● Brief
Only the lines from the one containing "fixed_contacts();" down to the one containing "zip(*points))), Vector(map(max, zip(*points)))" should be printed, exactly as they stand, ends included.

========================

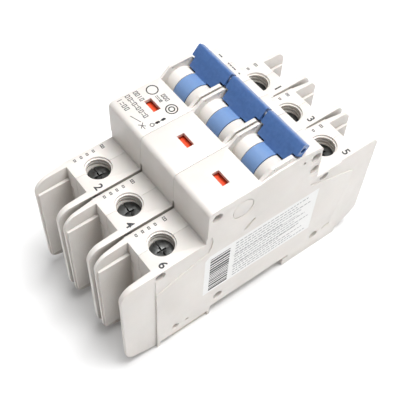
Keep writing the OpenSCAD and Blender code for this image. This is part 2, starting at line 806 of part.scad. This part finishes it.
// ---------- terminals ----------

module terminal_screw(i, side) {
    slot_w = 0.6;
    cross_w = 0.6;
    color(dark_steel) at_pole(i) translate([0, side * screw_y, 0]) difference() {
        union() {
            translate([0, 0, head_z0]) cylinder(r = head_r, h = head_z1 - head_z0);
            translate([0, 0, bar_z1 + 0.15]) cylinder(r = thread_r, h = head_z0 - bar_z1);
        }
        block([-far, -slot_w / 2, head_z1 - 0.6], [far, slot_w / 2, far]);
        for (a = [0, 90]) rotate([0, 0, a])
            block([-1.7, -cross_w / 2, head_z1 - 1.1], [1.7, cross_w / 2, far]);
    }
}

module lift_clamp(i, side) {
    wall = 1.4;
    top_t = 2.2;
    bottom_t = 1.8;
    color(steel) at_pole(i) translate([0, side * screw_y, 0]) difference() {
        block([-clamp_half_w, -clamp_half_l, clamp_bottom_z],
              [clamp_half_w, clamp_half_l, clamp_top_z]);
        block([-clamp_half_w + wall, -far, clamp_bottom_z + bottom_t],
              [clamp_half_w - wall, far, clamp_top_z - top_t]);
        cylinder(r = thread_r + 0.05, h = far);
    }
}

module line_screw(i) { terminal_screw(i, 1); }
module load_screw(i) { terminal_screw(i, -1); }
module line_clamp(i) { lift_clamp(i, 1); }
module load_clamp(i) { lift_clamp(i, -1); }

// ---------- the assembly ----------

case_left(1);  // case_left_1
case_left(2);  // case_left_2
case_left(3);  // case_left_3
case_right(1);  // case_right_1
case_right(2);  // case_right_2
case_right(3);  // case_right_3
case_rivets();
toggle(1);  // toggle_1
toggle(2);  // toggle_2
toggle(3);  // toggle_3
toggle_tie_pin();
toggle_springs();
toggle_link(1);  // toggle_link_1
toggle_link(2);  // toggle_link_2
toggle_link(3);  // toggle_link_3
contact_arm(1);  // contact_arm_1
contact_arm(2);  // contact_arm_2
contact_arm(3);  // contact_arm_3
arm_springs();
indicator_flag(1);  // indicator_flag_1
indicator_flag(2);  // indicator_flag_2
indicator_flag(3);  // indicator_flag_3
rail_clip(1);  // rail_clip_1
rail_clip(2);  // rail_clip_2
rail_clip(3);  // rail_clip_3
line_screw(1);  // line_screw_1
line_screw(2);  // line_screw_2
line_screw(3);  // line_screw_3
load_screw(1);  // load_screw_1
load_screw(2);  // load_screw_2
load_screw(3);  // load_screw_3
line_clamp(1);  // line_clamp_1
line_clamp(2);  // line_clamp_2
line_clamp(3);  // line_clamp_3
load_clamp(1);  // load_clamp_1
load_clamp(2);  // load_clamp_2
load_clamp(3);  // load_clamp_3
plunger(1);  // plunger_1
plunger(2);  // plunger_2
plunger(3);  // plunger_3
trip_lever(1);  // trip_lever_1
trip_lever(2);  // trip_lever_2
trip_lever(3);  // trip_lever_3
trip_bar();
pivot_pins();
coil_windings();
coil_bobbins();
magnet_yokes();
magnet_cores();
fixed_contacts();
terminal_bars();
bimetals();
calibration_screws();
arc_splitter_plates();
arc_chute_frames();
arc_runners();
braid(1);  // braid_1
braid(2);  // braid_2
braid(3);  // braid_3
side_label();
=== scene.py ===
"""Looks, light and camera for the three-pole circuit breaker. Metres, in the CAD frame."""

import json
import math
import random

import bpy
from mathutils import Matrix, Vector


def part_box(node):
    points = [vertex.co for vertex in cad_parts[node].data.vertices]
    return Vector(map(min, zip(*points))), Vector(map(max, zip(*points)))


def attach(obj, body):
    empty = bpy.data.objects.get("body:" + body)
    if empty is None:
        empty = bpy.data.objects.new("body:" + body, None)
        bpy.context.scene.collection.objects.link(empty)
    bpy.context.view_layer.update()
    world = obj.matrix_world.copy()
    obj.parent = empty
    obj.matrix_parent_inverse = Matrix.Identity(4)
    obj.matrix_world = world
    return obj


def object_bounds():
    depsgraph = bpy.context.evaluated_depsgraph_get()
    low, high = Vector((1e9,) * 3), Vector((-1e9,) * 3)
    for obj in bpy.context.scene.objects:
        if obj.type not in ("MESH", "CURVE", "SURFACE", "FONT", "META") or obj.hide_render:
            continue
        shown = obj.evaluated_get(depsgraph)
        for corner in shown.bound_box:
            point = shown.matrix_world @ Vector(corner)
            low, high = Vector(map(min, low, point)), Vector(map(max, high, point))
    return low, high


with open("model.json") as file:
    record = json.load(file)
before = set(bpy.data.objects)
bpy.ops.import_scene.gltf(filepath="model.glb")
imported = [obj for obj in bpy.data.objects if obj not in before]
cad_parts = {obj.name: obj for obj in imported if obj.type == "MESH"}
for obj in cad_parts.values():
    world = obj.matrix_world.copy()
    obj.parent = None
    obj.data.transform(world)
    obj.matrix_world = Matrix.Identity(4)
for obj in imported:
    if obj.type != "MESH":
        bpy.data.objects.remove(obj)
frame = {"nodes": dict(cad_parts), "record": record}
cad_box = [list(corner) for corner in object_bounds()]

MM = 0.001
POLES = (1, 2, 3)
random.seed(7)


# ---------- positions from the frame ----------

def pole_x(i):
    """The middle of a pole, which its screws stand on."""
    low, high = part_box(f"line_screw_{i}")
    return (low[0] + high[0]) / 2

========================

● The completed task
fixed_contacts();
terminal_bars();
bimetals();
calibration_screws();
arc_splitter_plates();
arc_chute_frames();
arc_runners();
braid(1);  // braid_1
braid(2);  // braid_2
braid(3);  // braid_3
side_label();
=== scene.py ===
"""Looks, light and camera for the three-pole circuit breaker. Metres, in the CAD frame."""

import json
import math
import random

import bpy
from mathutils import Matrix, Vector


def part_box(node):
    points = [vertex.co for vertex in cad_parts[node].data.vertices]
    return Vector(map(min, zip(*points))), Vector(map(max, zip(*points)))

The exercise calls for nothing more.